Provinciality and centrality
The term »province« is an extremely enigmatic phenomenon. In vernacular speech, the associations tend to be rather pejorative in nature: either having to do with boredom and social isolation or used as the expression of oppressive political and social conditions. A bastion of dullness that makes even city dwellers who move there provincial bumpkins in the long run. Carl Améry highlights this circumstance with a little story: a civil servant from the Austrian capital, Vienna, who has ended up in Linz describes his own development to an old friend as follows: »In the first year – you think you’re dying. In the second year – you start getting a bit dopey. And in the third – well, in the third you’ve simply become a Linzer.«
Of course, one can’t stop at such preconceptions; after all, the province also embodies the structural inequality of spaces. In the pre-industrial period, »province« was still mainly limited to the contrast in some points between the capital and the plain countryside. The various regions were still relatively similar to one another. Apart from a few centres of trade and commerce, the existing differences resulted from agricultural and topographical conditions. But the inequalities took on completely different dimensions when industrialization came along. The differences were no longer just here and there: whole regions were taken up by the dynamics of the capitalist, consumerist economy; the differences and gaps between the various regions began to deepen. The province changed from being an almost self-contained small society limited to the regional market to a territorial formation that was dependent on the national and international market in a variety of ways. Fordism then brought with it a comprehensive normalization and homogenization of society. This method of regulation was fundamentally geared to a quantitative increase in the production volume and a spatial expansion of industrial structures. On the assumption that the national territory as a whole represented the decisive geographical unit, a basic framework of »central locations« was to produce steady growth and get rid of existing socio-spatial disparities. The aim was to achieve a »uniformity of living standards« and a balanced welfare situation throughout society. Urban developers tried to create a homogeneous space that overarched the functional separations of work, dwelling and transport. »The result of this standardization and integration,« wrote the social psychologist Peter Brückner towards the end of the seventies, »is a new form of ›reality‹, i.e. normality, which only registers the particular, the qualitative ›other‹ as deviant. (…) Anything special disappears in the shadows.« The difference between the superimposed layers is levelled out: urban and transport systems, education, manners and modes of perception are modernized and brought into line.

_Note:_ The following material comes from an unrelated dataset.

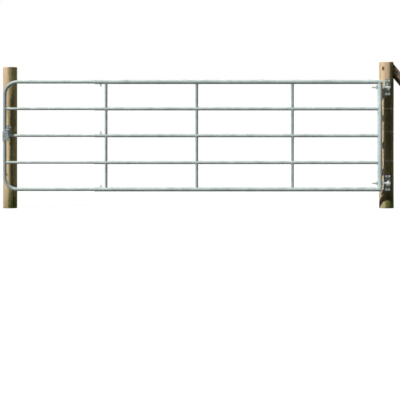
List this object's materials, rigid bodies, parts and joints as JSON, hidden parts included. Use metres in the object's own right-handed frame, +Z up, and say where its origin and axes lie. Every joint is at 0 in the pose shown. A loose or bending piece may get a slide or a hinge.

Does this mean that the »provincial« and dissimultaneity also vanish? Henri Lefebvre feels that the complete urbanization of society should not be equated with a homogenization of the social space, since the city is re-created as a decision-making centre. Its logic implies the simultaneity of everything that can be condensed at one point. On the one hand, the productivity of centrality consists in the way it brings together different elements of the society and allows them to interreact. This can lead to the creation of something new and surprising. On the other hand, however, access to this social resource is controlled by the authorities, which limits urban-based productivity. At the same time, says Lefebvre, the dynamics of the present process of urbanization derives its vitality from the contrast between centralization and diffusion: »Every point can become a focal point, a privileged location where everything converges. This means that every urban space carries within it this possible-impossible, its own negation. Thus, every urban space was, is and will be concentric and poly-(multi-)centric.« So centrality would seem to be virtually omnipresent in urbanized society. A situation that also applies in reverse to »provinciality«. A »globalized« intellectual can be completely blind and ignorant with regard to the conditions of the local – this would make her/him nothing other than an »urban bumpkin«.